The success of Bulldozer demonstrated that businesspeople were prepared to band together to change the status quo, an indication, I believe, of the first shoots of a civil society in Bosnia capable of complementing and improving the quality of political debate.

In the summer of this year the governments drew up a plan to relaunch the stalled privatization program, boost exports, and clean up the business environment — a detailed blueprint for near-term reform agreed by all the authorities and negotiated without international mediation.
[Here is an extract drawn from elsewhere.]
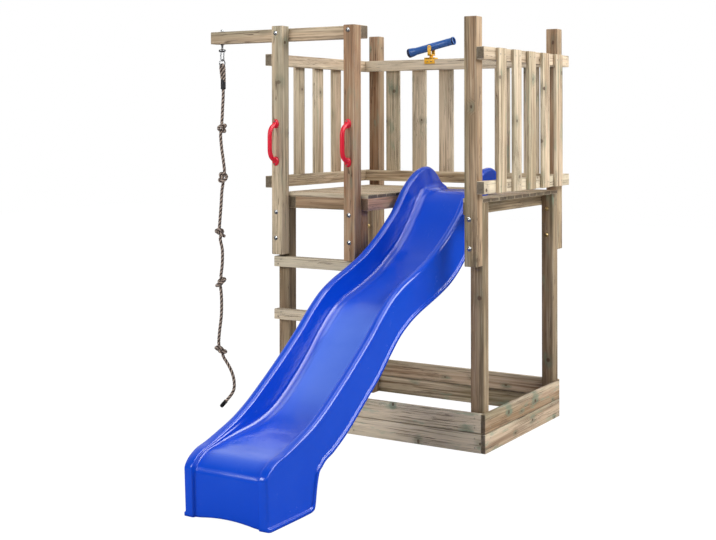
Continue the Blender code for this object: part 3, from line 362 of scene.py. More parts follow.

It is an example of the kind of reversion to domestically driven reform and recovery that could be the target of all internationally aided nation-building projects.

Since the turn of the year, I have established four commissions — each composed entirely of Bosnian representatives under international chairmanship — to tackle four of the most intractable issues: the creation of a state-level tax administration to run customs and VAT; the introduction of a unified, state-level command-and-control structure for the armed forces; the creation of a modern, democratically accountable, state-level intelligence service; and the political and administrative unification of the divided city of Mostar. The commissions have all placed the material interests of Bosnia’s citizens above sectoral or party political considerations, and their work has moved forward with the active participation of nationalist and non-nationalist alike; yet more evidence, I believe, of the new constructive pragmatism in Bosnian political life.

That pragmatism has been bolstered by a coherent approach by the international community. In Bosnia, the U.S., the EU and the other signatories of the U.S.-brokered Dayton Peace Agreement, including Russia and the Organization of the Islamic Conference, have presented a united front — and this has allowed us to build a coherent dialogue with our Bosnian partners.

Those who stood in the rain on Wednesday mourned the passing of a man who had led his people through a national agony, and who did not live to see their full recovery from that terrible experience. What we are seeing in Bosnia and Herzegovina today, I believe, is the beginning of that recovery, a fitting memorial to the late president and father of his people.

Lord Ashdown is the international High Representative for Bosnia and Herzegovina.